La periodista y escritora argentina Soledad Barruti dedicó un capítulo de su libro Malcomidos a analizar la producción de este pez infeliz que de sano no tiene nada.
Su industria, la salmonicultura, tampoco nutre. Para ejemplos, basta Chile, segundo productor de salmones, después de Noruega. Aunque en ese país esta actividad productiva genera exportaciones y por lo tanto dinero contante y sonante, según un informe publicado en justeconomics.co.uk, los territorios que involucra no son los de mayor desarrollo social y económico. A cambio se dañaron ecosistemas de fiordos y canales que han sido sustento de comunidades costeras pueblos originarios desde hace siglos.
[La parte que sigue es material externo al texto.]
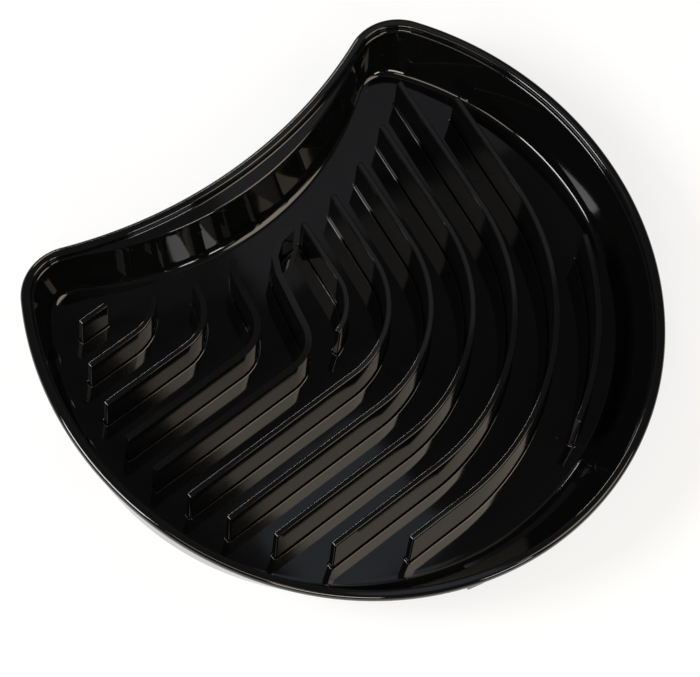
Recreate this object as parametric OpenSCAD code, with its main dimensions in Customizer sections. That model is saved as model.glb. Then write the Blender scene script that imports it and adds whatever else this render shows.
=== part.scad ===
// Crescent-shaped drip tray with parallel curved ribs, one glossy moulding shown as its members.
// Drawn about the middle of the rim's ellipse, front to -Y, then moved so that the origin is the
// middle of the underside. +Z is up and the tray stands on z = 0.

/* [Rim] */
// Width across the rim
rim_width = 186; // [170:1:215]
// From the middle of the rim's ellipse to its front edge
rim_front = 100; // [90:1:115]
// Width of the rolled bead along the rim
bead_w = 3; // [2.4:0.1:3.6]
// Height of the rolled bead
bead_h = 2.4; // [1.8:0.1:3]
// Rounding of the bead's outer edge
bead_round = 0.7; // [0.3:0.1:0.9]
// How far the bead stands out past the wall
overhang = 1; // [0.4:0.1:1.4]
// From the middle of the rim's ellipse to the hollow of the back edge
back_reach = 52; // [44:1:58]
// Radius of the back edge, which curves inwards
back_radius = 150; // [130:1:175]
// Radius of the rim round the two horns
horn_radius = 16.4; // [14:0.1:19]

/* [Walls] */
// Height of the tray
tray_h = 30; // [26:1:36]
// Thickness of the walls
wall = 2; // [1.6:0.1:2.4]
// How far the side wall leans in from its top to its foot
side_lean = 5.5; // [4:0.1:7]
// How far the front wall leans in from its top to its foot
front_lean = 14.5; // [10:0.5:17]
// How far the back wall leans in from its top to its foot
back_lean = 6; // [3:0.5:8]
// Width of the flat ledge behind the back wall, at its middle
ledge_w = 5; // [3.5:0.5:6]
// Thickness of the ledge
ledge_t = 2; // [1.6:0.1:2.4]
// Inside radius of the back wall at its top
back_wall_r = 106; // [98:1:115]
// Inside radius of the back wall at its foot
back_foot_r = 96; // [90:1:105]
// Inside corner radius in the horns at the top
corner_top_r = 12; // [9:0.5:14]
// Inside corner radius in the horns at the foot
corner_foot_r = 9; // [7:0.5:11]
// Distance from the middle line to where the back wall meets the horns' corner walls
corner_x = 52; // [46:1:58]
// Distance behind the ellipse's middle to where the front wall meets the horns' corner walls
corner_y = 44; // [36:1:46]

/* [Floor] */
// Thickness of the floor
floor_t = 2; // [1.6:0.1:2.4]
// Depth of the floor below the rim, at the middle of the ellipse
floor_depth = 22; // [19:0.5:23]
// Fall of the floor towards the front, in degrees
floor_fall = 2.5; // [2:0.5:4]

/* [Ribs] */
// Thickness of a rib
rib_t = 2; // [1.6:0.1:2.4]
// Distance from one rib to the next
rib_pitch = 12.6; // [11.5:0.1:13]
// Depth of the ribs' tops below the rim
rib_drop = 6.5; // [5:0.5:9]
// Side position of the centre that the swept ribs share
sweep_x = -12.7; // [-18:0.1:-8]
// Front-to-back position of the centre that the swept ribs share
sweep_y = 8.9; // [4:0.1:12]
// Radius of the innermost swept rib
sweep_r = 16.9; // [15:0.1:19]
// Direction of the swept ribs' upper ends, in degrees from +X
sweep_turn = 81; // [75:1:86]
// Space between the ribs' ends and the foot of the side wall
side_gap = 6.5; // [4:0.5:9]
// Space between the ribs' ends and the foot of the front wall
front_gap = 4; // [3:0.5:8]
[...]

La salmonicultura no pareciera una buena estrategia para combatir la pobreza. Tampoco para nuestra cultura alimentaria. Ni siquiera para alegrar al paladar. Aunque muchos cocineros no lo sacan de sus cartas “porque el cliente lo pide”, y muchos comensales no lo sacan de sus vidas por su color y su sabor “fácil”, siempre será mejor elegir un alimento real. El salmón engordado en granjas es un producto/mercancía. Un negocio de 20 billones de dólares manejado por un puñado de multinacionales. Sólo alimenta a la industria. O a las modas.